The role of cations in homogeneous succinoylation of mulberry wood cellulose in salt-containing solvents under mild conditions

Abstract

The role of two cations [tetraethylammonium+ (TEA+) and tetrabutylammonium+ (TBA+)] in the homogeneous succinoylation of mulberry wood (MW) cellulose in dimethyl sulfoxide (DMSO)/tetraethylammonium chloride (TEACl) and DMSO/tetrabutylammonium fluoride (TBAF) was investigated using the intrinsic viscosity and two-dimensional nuclear Overhauser effect NMR spectroscopy (2D NOESY). The intrinsic viscosity of MW cellulose solution strongly depends on the salt dosage for both TEACl and TBAF, indicating that the increase in the hydrodynamic size of cellulose chains was caused by the interactions between salts and cellulose, which promotes the solvation process of cellulose in solution.
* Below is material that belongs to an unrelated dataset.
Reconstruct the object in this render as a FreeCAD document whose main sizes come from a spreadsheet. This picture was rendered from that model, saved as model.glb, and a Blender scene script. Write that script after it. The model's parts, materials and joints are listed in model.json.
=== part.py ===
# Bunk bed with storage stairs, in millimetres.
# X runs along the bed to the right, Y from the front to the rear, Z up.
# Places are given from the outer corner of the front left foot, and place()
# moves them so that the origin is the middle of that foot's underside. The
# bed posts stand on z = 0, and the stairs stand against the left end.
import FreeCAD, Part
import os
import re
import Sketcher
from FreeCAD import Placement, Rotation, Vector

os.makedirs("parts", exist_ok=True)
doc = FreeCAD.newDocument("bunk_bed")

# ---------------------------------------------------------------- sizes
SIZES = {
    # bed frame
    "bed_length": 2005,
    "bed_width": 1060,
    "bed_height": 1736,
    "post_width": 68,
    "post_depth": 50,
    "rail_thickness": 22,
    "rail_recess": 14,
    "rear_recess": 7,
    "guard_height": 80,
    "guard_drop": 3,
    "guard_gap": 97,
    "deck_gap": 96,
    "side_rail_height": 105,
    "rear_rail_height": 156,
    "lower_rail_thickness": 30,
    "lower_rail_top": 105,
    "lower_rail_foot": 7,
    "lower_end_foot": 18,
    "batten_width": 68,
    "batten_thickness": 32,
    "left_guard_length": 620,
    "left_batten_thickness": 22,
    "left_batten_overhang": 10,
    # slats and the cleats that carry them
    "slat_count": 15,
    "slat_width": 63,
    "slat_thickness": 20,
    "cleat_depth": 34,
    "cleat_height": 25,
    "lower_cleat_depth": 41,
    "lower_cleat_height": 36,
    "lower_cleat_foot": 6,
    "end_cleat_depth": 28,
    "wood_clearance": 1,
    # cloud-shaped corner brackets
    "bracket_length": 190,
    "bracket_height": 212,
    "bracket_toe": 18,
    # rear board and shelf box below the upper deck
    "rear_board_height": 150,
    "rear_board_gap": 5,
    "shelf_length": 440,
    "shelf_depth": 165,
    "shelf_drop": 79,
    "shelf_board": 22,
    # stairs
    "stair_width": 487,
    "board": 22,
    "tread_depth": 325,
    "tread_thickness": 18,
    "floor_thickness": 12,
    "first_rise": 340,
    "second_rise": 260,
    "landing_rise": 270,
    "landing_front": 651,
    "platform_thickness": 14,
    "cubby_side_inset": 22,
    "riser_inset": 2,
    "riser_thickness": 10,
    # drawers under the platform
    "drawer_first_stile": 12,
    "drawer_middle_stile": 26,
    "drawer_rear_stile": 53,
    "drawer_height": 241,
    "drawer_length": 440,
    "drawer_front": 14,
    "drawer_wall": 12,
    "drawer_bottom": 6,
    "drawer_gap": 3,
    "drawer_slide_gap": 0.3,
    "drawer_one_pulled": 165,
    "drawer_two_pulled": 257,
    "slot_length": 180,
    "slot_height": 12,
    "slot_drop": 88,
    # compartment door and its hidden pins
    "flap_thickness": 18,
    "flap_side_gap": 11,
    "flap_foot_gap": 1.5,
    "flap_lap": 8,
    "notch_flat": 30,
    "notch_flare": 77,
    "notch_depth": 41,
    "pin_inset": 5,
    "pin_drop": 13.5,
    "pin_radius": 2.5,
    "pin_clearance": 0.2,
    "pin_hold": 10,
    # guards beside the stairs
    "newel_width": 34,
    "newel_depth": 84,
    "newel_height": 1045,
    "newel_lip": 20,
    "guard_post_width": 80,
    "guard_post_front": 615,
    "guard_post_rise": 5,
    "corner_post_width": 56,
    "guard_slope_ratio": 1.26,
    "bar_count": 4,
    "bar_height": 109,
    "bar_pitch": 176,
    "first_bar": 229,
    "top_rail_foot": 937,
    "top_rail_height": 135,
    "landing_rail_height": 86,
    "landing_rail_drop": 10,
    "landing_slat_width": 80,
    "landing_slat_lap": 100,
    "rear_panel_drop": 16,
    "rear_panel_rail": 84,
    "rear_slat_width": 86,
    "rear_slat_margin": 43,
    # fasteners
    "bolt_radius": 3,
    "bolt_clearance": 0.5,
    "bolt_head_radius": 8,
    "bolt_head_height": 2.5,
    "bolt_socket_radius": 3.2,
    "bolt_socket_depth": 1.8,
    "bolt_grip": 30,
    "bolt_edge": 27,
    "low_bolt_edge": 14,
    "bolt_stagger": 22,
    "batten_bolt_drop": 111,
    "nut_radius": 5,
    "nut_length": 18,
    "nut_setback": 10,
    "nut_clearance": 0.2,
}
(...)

Two-dimensional NOESY spectra reveal that cations bind to cellobiose in DMSO by the interactions between α-methylene groups of TEA+ (or TBA+) and C1/C1′ groups of cellobiose, and the intensities of the respective crosspeaks increase with increasing TEACl dosage from 5 to 10 mg/ml, but no change was present with TBAF at the same concentration range. Taking cellobiose as a model compound for cellulose, it can be expected that TEA+ (or TBA+) and cellulose form polyelectrolyte-like complexes. The degree of substitution (DS) of homogeneous succinoylation of MW cellulose benefits from the interactions between TEA+ (or TBA+) and cellulose evidenced by FT-IR spectra and CP/MAS 13C NMR spectra. The DS of the succinylated cellulose declines at TBAF concentrations higher than 11 wt% probably because of the steric hindrance effects of TBA+.